[EXERCISE DETAILS] Your task is to print all of the material verbatim.
# # #
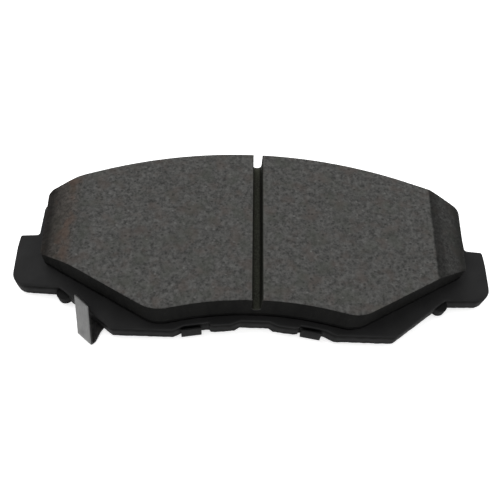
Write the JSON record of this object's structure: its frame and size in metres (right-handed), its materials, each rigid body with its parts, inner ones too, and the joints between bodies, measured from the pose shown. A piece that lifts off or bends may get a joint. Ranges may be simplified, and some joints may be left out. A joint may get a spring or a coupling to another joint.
{
  "type": "disc brake pad",
  "caption": "Slotted, end-chamfered friction block moulded on an eared steel backing plate, with rear shims and a riveted wear indicator.",
  "frame": {"origin": "centre of the cover shim's back face, the face that the caliper's pistons or fingers push on", "axes": "+X along the pad's length, +Y towards the disc's rim, +Z towards the disc, out of the friction face"},
  "size_m": [0.1454, 0.0618, 0.0179],
  "materials": {
    "plate_paint": "satin",
    "bond_adhesive": "matte",
    "underlayer_compound": "matte",
    "lining_compound": "matte",
    "shim_glue": "satin",
    "shim_rubber": "matte",
    "shim_steel": "satin",
    "cover_steel": "satin",
    "spring_steel": "satin",
    "rivet_steel": "satin"
  },
  "bodies": {
    "root": {"backing_plate": "plate_paint", "friction_bond": "bond_adhesive", "underlayer": "underlayer_compound", "friction_lining": "lining_compound", "shim_adhesive": "shim_glue", "shim_inner_coat": "shim_rubber", "shim_core": "shim_steel", "shim_outer_coat": "shim_rubber", "cover_shim": "cover_steel", "wear_indicator": "spring_steel", "indicator_rivet": "rivet_steel"}
  },
  "joints": []
}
# # #
[SOLVED PROBLEM]
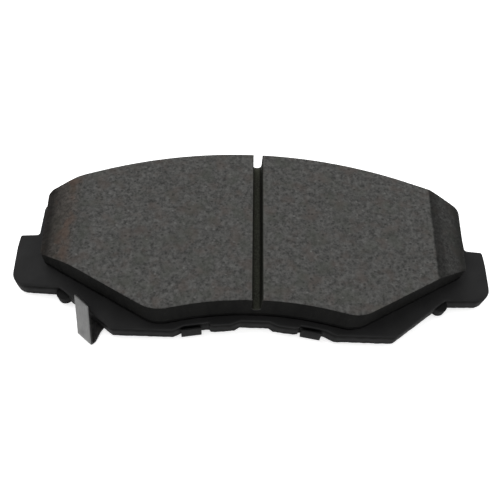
Write the JSON record of this object's structure: its frame and size in metres (right-handed), its materials, each rigid body with its parts, inner ones too, and the joints between bodies, measured from the pose shown. A piece that lifts off or bends may get a joint. Ranges may be simplified, and some joints may be left out. A joint may get a spring or a coupling to another joint.
{
  "type": "disc brake pad",
  "caption": "Slotted, end-chamfered friction block moulded on an eared steel backing plate, with rear shims and a riveted wear indicator.",
  "frame": {"origin": "centre of the cover shim's back face, the face that the caliper's pistons or fingers push on", "axes": "+X along the pad's length, +Y towards the disc's rim, +Z towards the disc, out of the friction face"},
  "size_m": [0.1454, 0.0618, 0.0179],
  "materials": {
    "plate_paint": "satin",
    "bond_adhesive": "matte",
    "underlayer_compound": "matte",
    "lining_compound": "matte",
    "shim_glue": "satin",
    "shim_rubber": "matte",
    "shim_steel": "satin",
    "cover_steel": "satin",
    "spring_steel": "satin",
    "rivet_steel": "satin"
  },
  "bodies": {
    "root": {"backing_plate": "plate_paint", "friction_bond": "bond_adhesive", "underlayer": "underlayer_compound", "friction_lining": "lining_compound", "shim_adhesive": "shim_glue", "shim_inner_coat": "shim_rubber", "shim_core": "shim_steel", "shim_outer_coat": "shim_rubber", "cover_shim": "cover_steel", "wear_indicator": "spring_steel", "indicator_rivet": "rivet_steel"}
  },
  "joints": []
}